2011: R. v. Mernagh (Ontario Superior Court)
On April 12, 2011, Justice Donald Taliano found that Canada's Marijuana Medical Access Regulations (MMAR) and "the prohibitions against the possession and production of Cannabis contained in sections 4 and 7 respectively of the Controlled Drugs and Substances Act" are "constitutionally invalid and of no force and effect". The government was given 90 days (until 11 July) to fill the void in those sections, or the possession and cultivation of cannabis would become legal in all of Ontario.
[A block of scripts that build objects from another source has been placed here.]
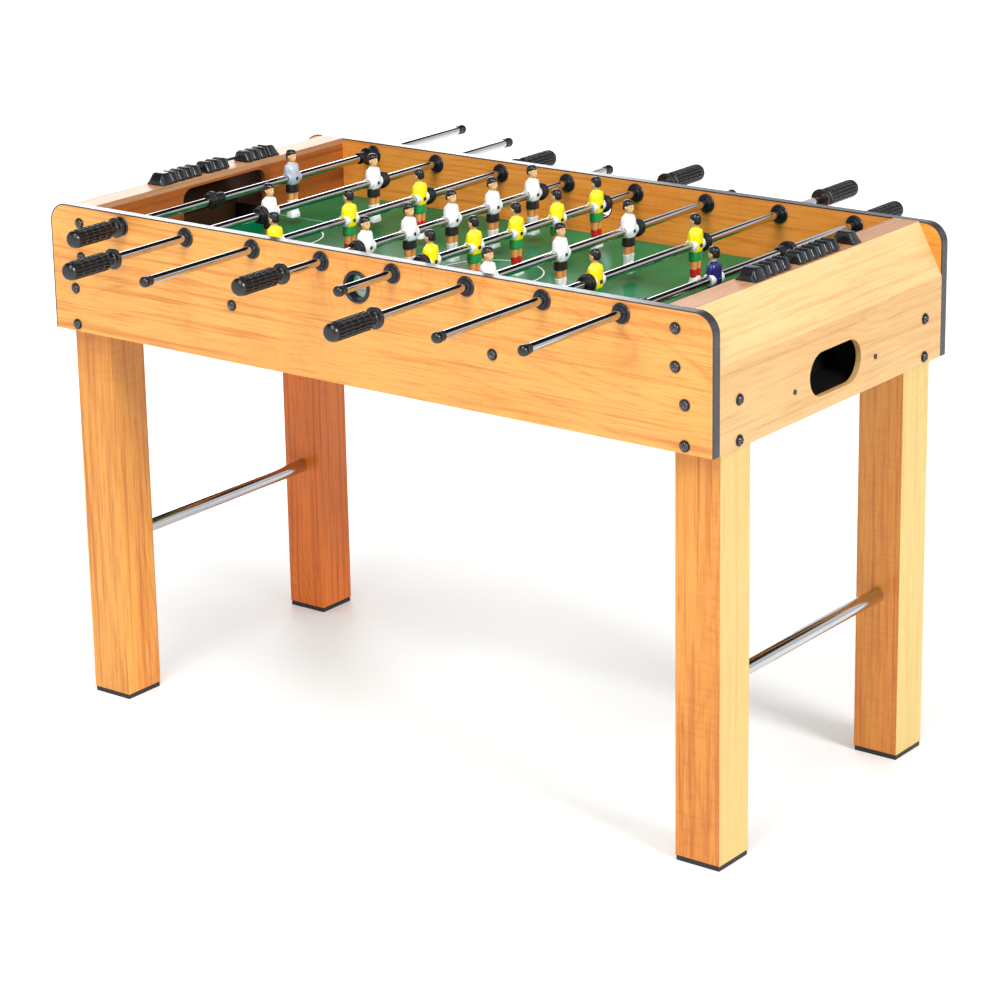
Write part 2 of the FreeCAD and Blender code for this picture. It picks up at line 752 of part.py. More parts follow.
def left_near_row(x, y_start):
    """The near row of the left scorer: two groups of beads with a small space between them."""
    second_start = y_start + left_first_beads * bead_pitch + left_near_split
    return bead_row(x, y_start, left_first_beads) + bead_row(x, second_start, left_second_beads)


def scorer_beads():
    """The four rows of beads, by name, as they stand on the two ledges."""
    near_end = -scorer_length / 2 + scorer_bracket_length + bead_end_gap
    far_end = scorer_length / 2 - scorer_bracket_length - bead_end_gap
    left_x, right_x = -upper_bolt_x, upper_bolt_x
    far_left = beads_per_scorer - left_first_beads - left_second_beads
    far_right = beads_per_scorer - right_near_beads
    right_far_start = near_end + right_near_beads * bead_pitch + right_near_gap
    return {
        "beads_left_near": left_near_row(left_x, near_end),
        "beads_left_far": bead_row(left_x, far_end - far_left * bead_pitch, far_left),
        "beads_right_near": bead_row(right_x, near_end, right_near_beads),
        "beads_right_far": bead_row(right_x, right_far_start, far_right),
    }


def main():
    """Builds every sub-part and writes its file."""
    os.makedirs("parts", exist_ok=True)
    panel, trim = back_panel(), back_trim()
    save("side_panel_back", [panel])
    save("side_panel_front", [mirror_y(panel)])
    save("edge_trims", [trim, mirror_y(trim)])
    end_panel = right_end_panel()
    save("end_panel_right", [end_panel])
    save("end_panel_left", [mirror_x(end_panel)])
    save("end_slopes", both_ends([right_slope()]))
    save("end_ledges", both_ends([right_ledge()]))
    save("goal_walls", both_ends([right_goal_wall()]))
    save("ball_trays", both_ends(right_ball_tray()))
    save("playfield", [playfield()])
    save("field_supports", field_supports())
    leg = back_right_leg()
    save("leg_back_right", [leg])
    save("leg_back_left", [mirror_x(leg)])
    save("leg_front_right", [mirror_y(leg)])
    save("leg_front_left", [mirror_x(mirror_y(leg))])
    save("foot_pads", all_corners(back_right_foot()))
    save("cross_tubes", both_ends([right_cross_tube()]))
    save("corner_blocks", [s for b in back_right_blocks() for s in all_corners(b)])
    save("cabinet_bolts", cabinet_bolts())
    save("tray_screws", both_ends(right_tray_screws()))
    bushings = [back_bushing(i) for i in range(rod_count)]
    nuts = [back_bushing_nut(i) for i in range(rod_count)]
    save("rod_bushings", bushings + [mirror_y(s) for s in bushings])
    save("bushing_nuts", nuts + [mirror_y(s) for s in nuts])
    ring = back_entry_ring()
    save("ball_entry_rings", [ring, mirror_y(ring)])
    save("scorer_frames", scorer_frame(-upper_bolt_x) + scorer_frame(upper_bolt_x))
    for name, row in scorer_beads().items():
        save(name, row)
    for i in range(rod_count):
        save("rod_%d_tube" % (i + 1), [rod_tube(i)])
        save("rod_%d_players" % (i + 1), players(i))
        save("rod_%d_grip_and_cap" % (i + 1), [grip(i), cap(i)])
        save("rod_%d_bumpers" % (i + 1), bumpers(i))
    for count in sorted(set(player_counts)):
        print("rod with %d players: travel +-%.1f mm" % (count, travel(count)))
    print("%d sub-parts" % len(made))


main()
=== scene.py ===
"""Foosball table: the finished look of the game table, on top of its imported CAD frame.

Metres throughout, unless a name or comment says millimetres. +X runs along the table, +Y across it to
the back, +Z up. The boards keep their CAD meshes and get laminate finishes; rods, grips, bumpers,
figures, bushings, bolts, cross tubes and scorers are worked out here from the frame's boxes.
"""
import bpy
import numpy as np
from mathutils import Matrix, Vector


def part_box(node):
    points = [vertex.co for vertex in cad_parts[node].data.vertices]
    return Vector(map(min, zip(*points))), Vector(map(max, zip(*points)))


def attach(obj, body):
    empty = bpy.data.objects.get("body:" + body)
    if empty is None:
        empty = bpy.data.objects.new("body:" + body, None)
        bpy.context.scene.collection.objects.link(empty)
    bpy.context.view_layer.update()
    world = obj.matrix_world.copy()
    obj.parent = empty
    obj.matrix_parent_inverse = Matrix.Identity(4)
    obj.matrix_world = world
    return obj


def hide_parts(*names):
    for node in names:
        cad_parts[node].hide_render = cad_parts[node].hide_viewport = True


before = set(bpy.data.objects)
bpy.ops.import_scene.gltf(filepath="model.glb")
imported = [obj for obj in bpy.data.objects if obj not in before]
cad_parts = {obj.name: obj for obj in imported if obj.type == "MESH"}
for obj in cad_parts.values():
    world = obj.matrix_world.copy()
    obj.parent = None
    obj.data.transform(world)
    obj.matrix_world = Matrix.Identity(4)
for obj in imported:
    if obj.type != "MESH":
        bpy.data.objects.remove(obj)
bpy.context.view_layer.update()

PI = np.pi
MM = 0.001

# ---------------------------------------------------------------- sizes read from the frame
ROD_COUNT = 8
field_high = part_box("playfield")[1]
panel_low, panel_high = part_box("side_panel_front")
trim_low, trim_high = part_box("edge_trims")
leg_low, leg_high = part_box("leg_front_right")
frames_low, frames_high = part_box("scorer_frames")
FIELD_Z = field_high[2]
TOP_Z = trim_high[2]
BOTTOM_Z = trim_low[2]
END_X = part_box("end_panel_right")[1][0]
SCORER_HALF_WIDTH = 18 * MM
LEDGE_X = frames_high[0] - SCORER_HALF_WIDTH
rod_boxes = [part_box("rod_%d_tube" % (i + 1)) for i in range(ROD_COUNT)]
ROD_X = [(low[0] + high[0]) / 2 for low, high in rod_boxes]
ROD_Z = (rod_boxes[0][0][2] + rod_boxes[0][1][2]) / 2
ROD_R = (rod_boxes[0][1][2] - rod_boxes[0][0][2]) / 2
# for each rod from the left: how many players, their kit, and which way along X they face
PLAYERS = [1, 2, 3, 5, 5, 3, 2, 1]
TEAM = ["keeper_light", "white", "yellow", "white", "yellow", "white", "yellow", "keeper_dark"]
FACING = [1, 1, -1, 1, -1, 1, -1, -1]


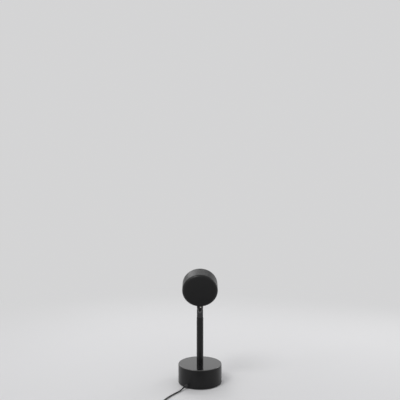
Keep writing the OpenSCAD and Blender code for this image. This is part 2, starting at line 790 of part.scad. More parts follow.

This includes the non-medical use of the drug.
The mid-July deadline was extended when federal government lawyers argued that current Cannabis laws and regulations should stay in place until Ontario's highest court could hear the appeal, which took place over the 7th and 8 May 2012. In granting the deadline extension, the Court of Appeal noted that "The practical effect of the decision if the suspension were permitted to expire on 14 July would be to legalize Cannabis production in Ontario, if not across Canada." The decision released February 1, 2013 states that the Ontario's Appeals Court has upheld current Cannabis laws in Canada, overturning the decision made by the lower court judge in 2011. In the decision, the appeals court ruled that the lower court judge had made several errors in striking down Canada's Cannabis laws, citing an absence of a constitutional right to use medical Cannabis. The court also stated that Mernagh failed to provide evidence from a doctor that he met the criteria for the use of medical marijuana. The decision was met with criticism and disappointment from many in Canada, including the Canadian HIV/AIDS Legal Network. After the ruling, they restated Mernagh's (and many other medical marijuana users in Canada) issue with the current Cannabis rules: "Allowing the current regulations to stand unchanged will leave many people with serious health conditions without effective access to legal authorization to use Cannabis as medicine."
2015: R v. Smith (Supreme Court of Canada)
The Supreme Court ruled in this case that the restriction to dried marijuana under the MMAR and the MMPR were unconstitutional.
2016: Allard et al v. Regina
Injunctive relief granted by Judge Manson to those previously licensed under MMAR within certain dates. MMPR declared unconstitutional by BC Superior Court, declaration suspended for 6 months to allow government time to respond to ruling and reincorporate personal production. Importantly references Morgentaler and Smith and stated the criminal sanction on helping people access medical Cannabis has to be removed. The government did not challenge the Allard decision but it has yet to remove the criminal sanctions for helping people access medical Cannabis outside of the LP system.